**Work to be completed:** Pull every line with the word "scene" out of the entries below.

+-------+

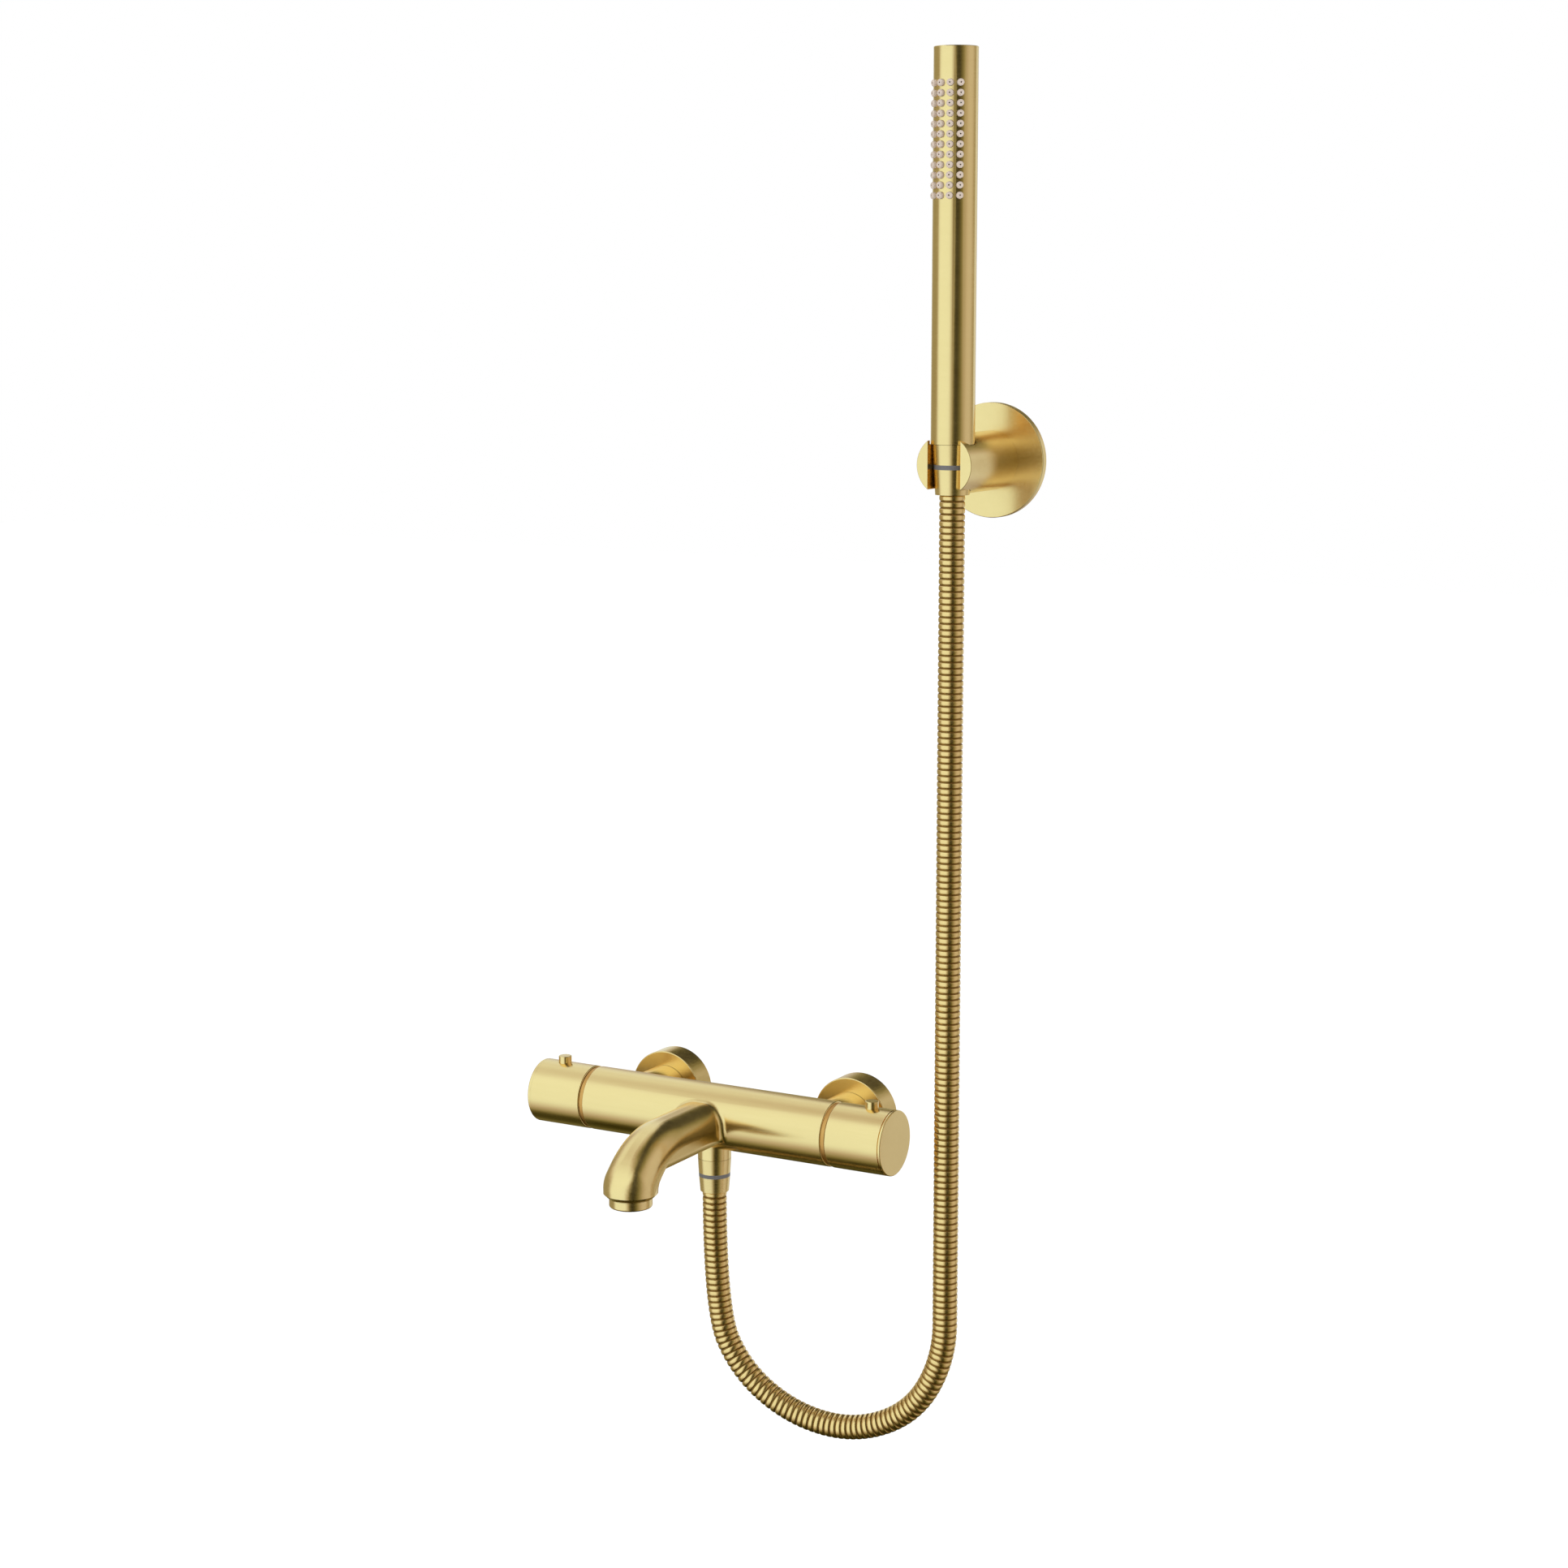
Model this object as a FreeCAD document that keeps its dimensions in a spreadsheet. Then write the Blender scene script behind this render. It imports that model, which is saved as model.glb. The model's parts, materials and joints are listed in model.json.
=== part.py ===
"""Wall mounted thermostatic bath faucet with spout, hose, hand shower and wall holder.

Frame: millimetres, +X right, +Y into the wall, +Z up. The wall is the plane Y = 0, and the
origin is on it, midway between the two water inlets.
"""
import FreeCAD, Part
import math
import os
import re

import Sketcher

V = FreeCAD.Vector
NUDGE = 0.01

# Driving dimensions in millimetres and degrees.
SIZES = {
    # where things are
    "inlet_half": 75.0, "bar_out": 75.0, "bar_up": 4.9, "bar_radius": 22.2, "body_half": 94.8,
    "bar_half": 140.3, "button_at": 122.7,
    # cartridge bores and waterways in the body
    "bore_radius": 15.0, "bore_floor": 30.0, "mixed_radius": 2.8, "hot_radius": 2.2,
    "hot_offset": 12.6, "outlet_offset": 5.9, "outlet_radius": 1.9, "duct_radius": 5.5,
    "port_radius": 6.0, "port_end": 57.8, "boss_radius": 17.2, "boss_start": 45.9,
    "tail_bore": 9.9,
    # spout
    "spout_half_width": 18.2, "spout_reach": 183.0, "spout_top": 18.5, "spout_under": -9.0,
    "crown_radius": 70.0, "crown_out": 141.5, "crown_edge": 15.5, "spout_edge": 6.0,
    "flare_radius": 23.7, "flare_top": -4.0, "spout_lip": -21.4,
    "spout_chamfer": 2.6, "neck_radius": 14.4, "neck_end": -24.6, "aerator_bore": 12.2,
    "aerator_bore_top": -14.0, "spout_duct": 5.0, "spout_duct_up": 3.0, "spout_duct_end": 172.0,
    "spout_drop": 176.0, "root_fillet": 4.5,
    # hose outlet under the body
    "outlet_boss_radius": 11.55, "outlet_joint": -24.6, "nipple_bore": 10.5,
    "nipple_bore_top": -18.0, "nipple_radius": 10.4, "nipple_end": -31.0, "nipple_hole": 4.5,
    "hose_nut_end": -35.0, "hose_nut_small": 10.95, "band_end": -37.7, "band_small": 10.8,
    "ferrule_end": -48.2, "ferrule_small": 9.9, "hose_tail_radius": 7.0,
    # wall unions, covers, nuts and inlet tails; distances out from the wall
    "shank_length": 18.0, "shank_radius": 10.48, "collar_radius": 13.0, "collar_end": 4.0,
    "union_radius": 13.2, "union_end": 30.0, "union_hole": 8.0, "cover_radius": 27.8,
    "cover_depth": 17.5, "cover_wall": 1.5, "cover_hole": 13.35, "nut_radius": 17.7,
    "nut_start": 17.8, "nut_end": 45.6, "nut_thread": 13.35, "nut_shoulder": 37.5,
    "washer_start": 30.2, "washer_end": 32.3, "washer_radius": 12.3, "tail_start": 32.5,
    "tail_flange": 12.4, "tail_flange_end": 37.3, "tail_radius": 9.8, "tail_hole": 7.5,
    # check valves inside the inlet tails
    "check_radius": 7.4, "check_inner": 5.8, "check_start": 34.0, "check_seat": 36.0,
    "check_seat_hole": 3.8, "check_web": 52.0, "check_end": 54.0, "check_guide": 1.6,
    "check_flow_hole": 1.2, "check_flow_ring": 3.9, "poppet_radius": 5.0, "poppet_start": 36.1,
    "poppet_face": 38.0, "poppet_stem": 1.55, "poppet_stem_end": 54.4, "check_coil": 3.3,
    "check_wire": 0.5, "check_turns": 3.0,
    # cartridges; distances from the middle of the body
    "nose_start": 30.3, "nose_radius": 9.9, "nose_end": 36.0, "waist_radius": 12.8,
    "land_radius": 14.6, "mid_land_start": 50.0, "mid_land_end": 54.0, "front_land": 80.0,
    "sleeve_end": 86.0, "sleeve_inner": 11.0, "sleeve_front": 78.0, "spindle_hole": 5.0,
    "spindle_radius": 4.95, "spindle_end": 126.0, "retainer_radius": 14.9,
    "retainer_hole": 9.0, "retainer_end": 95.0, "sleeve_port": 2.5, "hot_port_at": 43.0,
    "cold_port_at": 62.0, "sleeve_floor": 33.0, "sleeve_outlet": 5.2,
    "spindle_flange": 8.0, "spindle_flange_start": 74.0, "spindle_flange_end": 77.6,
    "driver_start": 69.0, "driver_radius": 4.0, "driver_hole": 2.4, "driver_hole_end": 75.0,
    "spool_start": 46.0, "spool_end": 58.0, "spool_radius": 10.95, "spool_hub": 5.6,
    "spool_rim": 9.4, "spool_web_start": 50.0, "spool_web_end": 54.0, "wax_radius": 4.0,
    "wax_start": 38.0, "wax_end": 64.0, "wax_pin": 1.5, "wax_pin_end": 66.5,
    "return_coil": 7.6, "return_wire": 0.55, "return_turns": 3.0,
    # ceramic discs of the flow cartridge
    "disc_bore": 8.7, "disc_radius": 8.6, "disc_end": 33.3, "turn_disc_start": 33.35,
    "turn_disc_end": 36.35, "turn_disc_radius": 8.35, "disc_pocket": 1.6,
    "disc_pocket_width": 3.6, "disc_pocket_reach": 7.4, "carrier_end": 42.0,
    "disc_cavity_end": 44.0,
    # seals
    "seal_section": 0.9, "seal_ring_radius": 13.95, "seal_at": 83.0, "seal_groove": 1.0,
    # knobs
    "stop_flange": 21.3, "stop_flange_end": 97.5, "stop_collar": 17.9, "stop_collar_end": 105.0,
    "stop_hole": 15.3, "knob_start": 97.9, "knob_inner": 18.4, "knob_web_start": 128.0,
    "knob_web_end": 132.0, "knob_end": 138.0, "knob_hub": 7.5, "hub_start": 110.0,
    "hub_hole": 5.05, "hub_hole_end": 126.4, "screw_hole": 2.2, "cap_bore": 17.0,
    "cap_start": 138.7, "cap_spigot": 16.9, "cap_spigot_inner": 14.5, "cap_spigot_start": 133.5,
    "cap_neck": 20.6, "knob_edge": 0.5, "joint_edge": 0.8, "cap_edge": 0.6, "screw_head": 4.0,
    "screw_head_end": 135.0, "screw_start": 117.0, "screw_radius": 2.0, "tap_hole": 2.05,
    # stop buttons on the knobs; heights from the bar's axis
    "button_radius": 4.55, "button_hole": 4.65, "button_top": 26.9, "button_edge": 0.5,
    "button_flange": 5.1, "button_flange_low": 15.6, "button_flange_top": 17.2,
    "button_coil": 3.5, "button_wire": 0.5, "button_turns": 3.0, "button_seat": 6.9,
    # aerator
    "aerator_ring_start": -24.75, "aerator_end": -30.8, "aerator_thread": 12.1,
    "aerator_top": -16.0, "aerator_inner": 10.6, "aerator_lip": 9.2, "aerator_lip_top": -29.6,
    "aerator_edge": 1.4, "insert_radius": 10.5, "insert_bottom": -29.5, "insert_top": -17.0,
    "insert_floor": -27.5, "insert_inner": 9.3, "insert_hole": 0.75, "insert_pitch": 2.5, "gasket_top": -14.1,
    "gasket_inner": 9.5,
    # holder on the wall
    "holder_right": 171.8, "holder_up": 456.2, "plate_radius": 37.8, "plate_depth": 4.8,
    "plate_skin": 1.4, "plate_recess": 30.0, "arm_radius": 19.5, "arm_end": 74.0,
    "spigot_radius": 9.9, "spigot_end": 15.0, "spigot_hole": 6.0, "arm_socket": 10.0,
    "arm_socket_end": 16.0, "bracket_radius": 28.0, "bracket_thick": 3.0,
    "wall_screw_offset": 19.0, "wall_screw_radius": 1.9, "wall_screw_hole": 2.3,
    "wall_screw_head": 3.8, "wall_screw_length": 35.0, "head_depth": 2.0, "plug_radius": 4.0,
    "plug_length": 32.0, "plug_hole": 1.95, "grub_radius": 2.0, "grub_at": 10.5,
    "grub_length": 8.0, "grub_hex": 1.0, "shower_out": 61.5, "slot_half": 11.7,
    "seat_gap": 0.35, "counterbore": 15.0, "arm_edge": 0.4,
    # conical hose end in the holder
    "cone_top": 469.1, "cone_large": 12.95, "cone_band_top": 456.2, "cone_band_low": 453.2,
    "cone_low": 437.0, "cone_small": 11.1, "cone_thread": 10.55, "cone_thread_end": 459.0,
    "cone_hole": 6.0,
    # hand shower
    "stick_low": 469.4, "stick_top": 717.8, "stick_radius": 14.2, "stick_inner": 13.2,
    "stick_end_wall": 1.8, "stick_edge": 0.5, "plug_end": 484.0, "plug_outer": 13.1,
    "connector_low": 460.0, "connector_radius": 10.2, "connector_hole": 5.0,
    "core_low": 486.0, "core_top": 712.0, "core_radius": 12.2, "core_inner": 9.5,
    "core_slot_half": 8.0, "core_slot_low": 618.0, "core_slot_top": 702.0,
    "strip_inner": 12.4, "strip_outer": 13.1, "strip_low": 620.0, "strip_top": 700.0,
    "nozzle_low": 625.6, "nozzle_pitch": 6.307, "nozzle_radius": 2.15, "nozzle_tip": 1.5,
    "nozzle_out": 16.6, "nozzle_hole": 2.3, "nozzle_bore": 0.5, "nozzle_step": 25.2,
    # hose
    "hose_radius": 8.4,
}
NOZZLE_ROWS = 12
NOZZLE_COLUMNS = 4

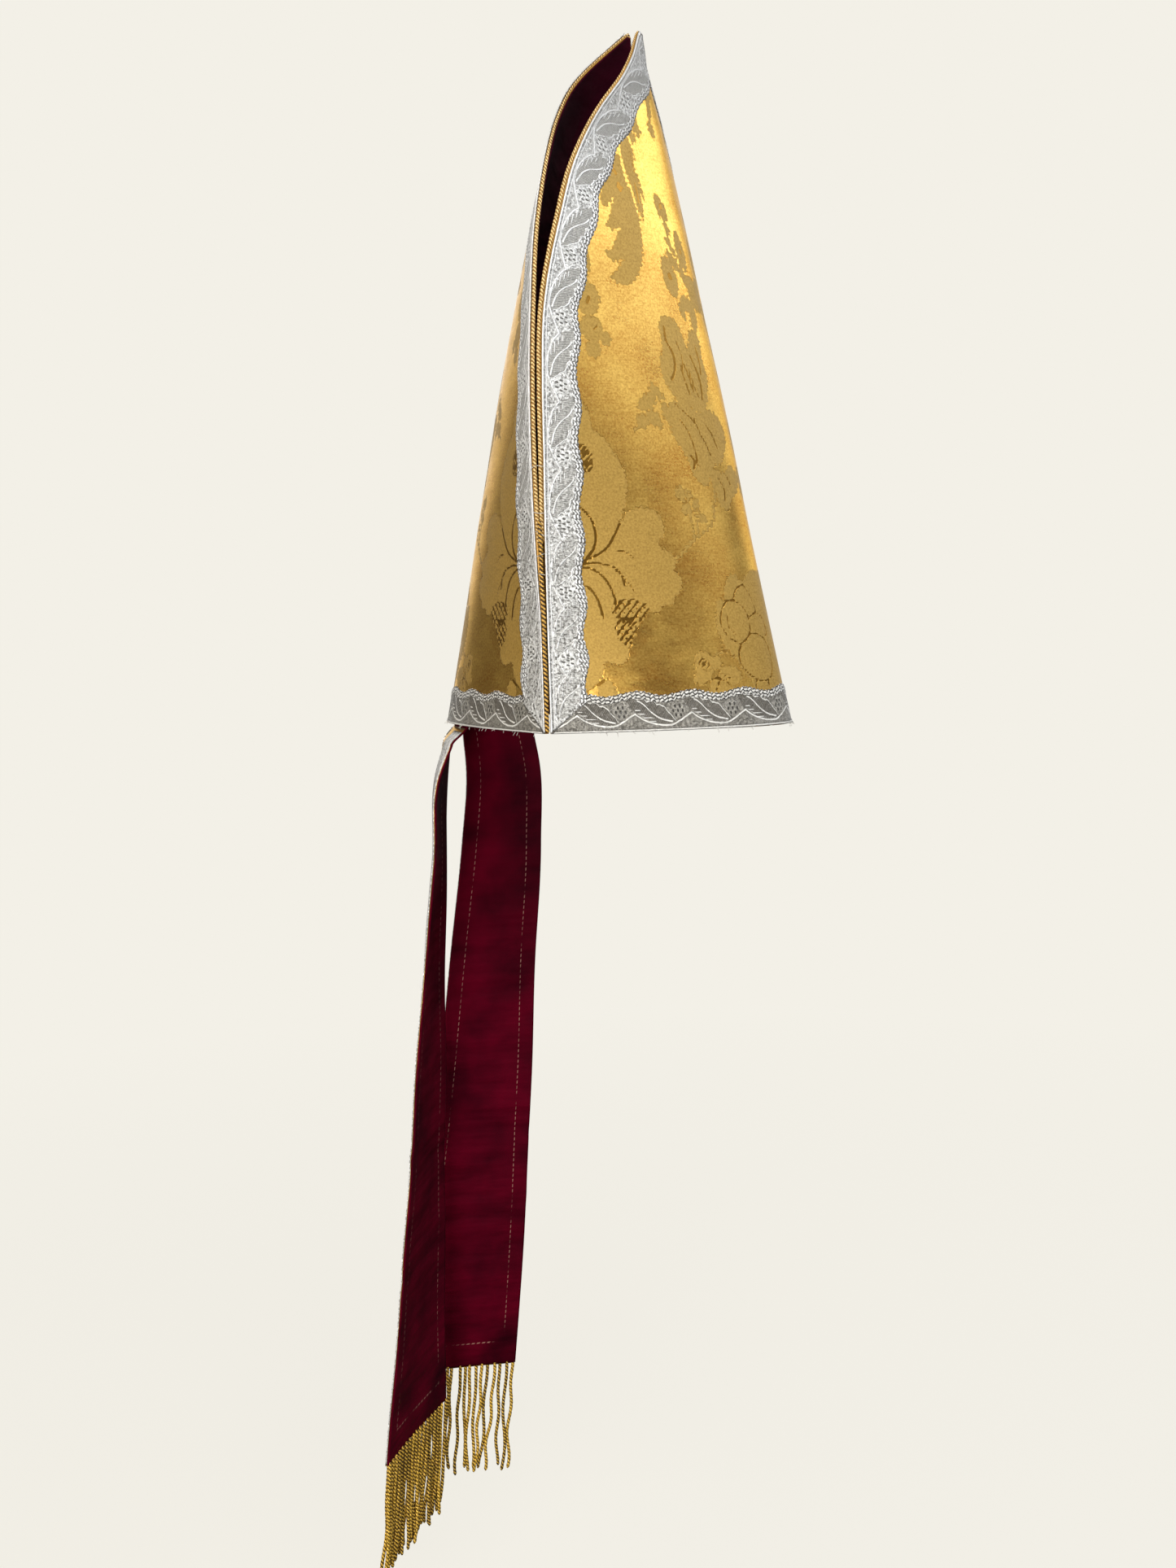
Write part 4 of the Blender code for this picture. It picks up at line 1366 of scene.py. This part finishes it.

+-------+

**Exercise response:**
Model this object as a FreeCAD document that keeps its dimensions in a spreadsheet. Then write the Blender scene script behind this render. It imports that model, which is saved as model.glb. The model's parts, materials and joints are listed in model.json.
Write part 4 of the Blender code for this picture. It picks up at line 1366 of scene.py. This part finishes it.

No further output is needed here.